Co było w zawiadomieniu CBA?
Jak wynika z zawiadomienia Biura, Banaś w latach 2015–2019 (był wtedy sekretarzem stanu w Ministerstwie Finansów, szefem Krajowej Administracji Skarbowej oraz ministrem finansów) miał zaniżyć wykazane środki finansowe o kwoty od 209 tys. do 256 tys. zł. Z kolei w latach 2018–2019 prezes NIK posiadał dodatkowe, nieudokumentowane środki pieniężne w wysokości co najmniej 257 tys. zł. Kontrola miała wykazać, że urzędnik nie ujawnił rzeźby o wartości 68 tys. zł.

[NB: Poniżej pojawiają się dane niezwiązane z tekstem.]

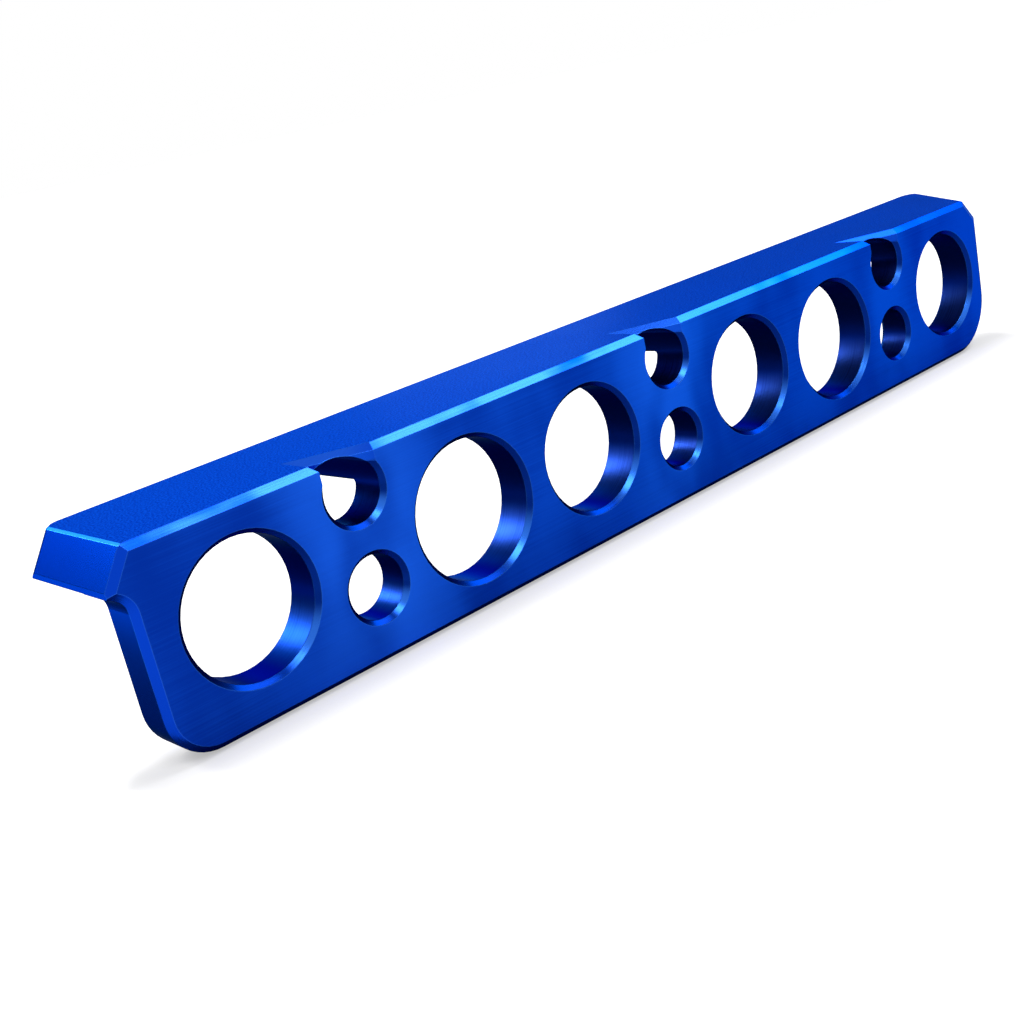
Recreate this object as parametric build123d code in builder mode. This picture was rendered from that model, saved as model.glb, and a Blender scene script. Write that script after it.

Od wybuchu afery prezes NIK zapewniał, że wszystko jest udokumentowane i w żaden sposób nie przekroczył przepisów prawa.
- To dobrze, że prokuratura i ewentualnie niezawisły sąd zajmą się sprawą moich oświadczeń majątkowych i skrupulatnie wyjaśnią wszystkie wątpliwości - mówił Marian Banaś. Dodał, że kategorycznie zaprzecza zarzutom, że zatajał swój stan majątkowy i ma nieudokumentowane źródła dochodów. Zadeklarował, że jest gotowy do składania wszelkich wyjaśnień i ze spokojem czeka na finał sprawy.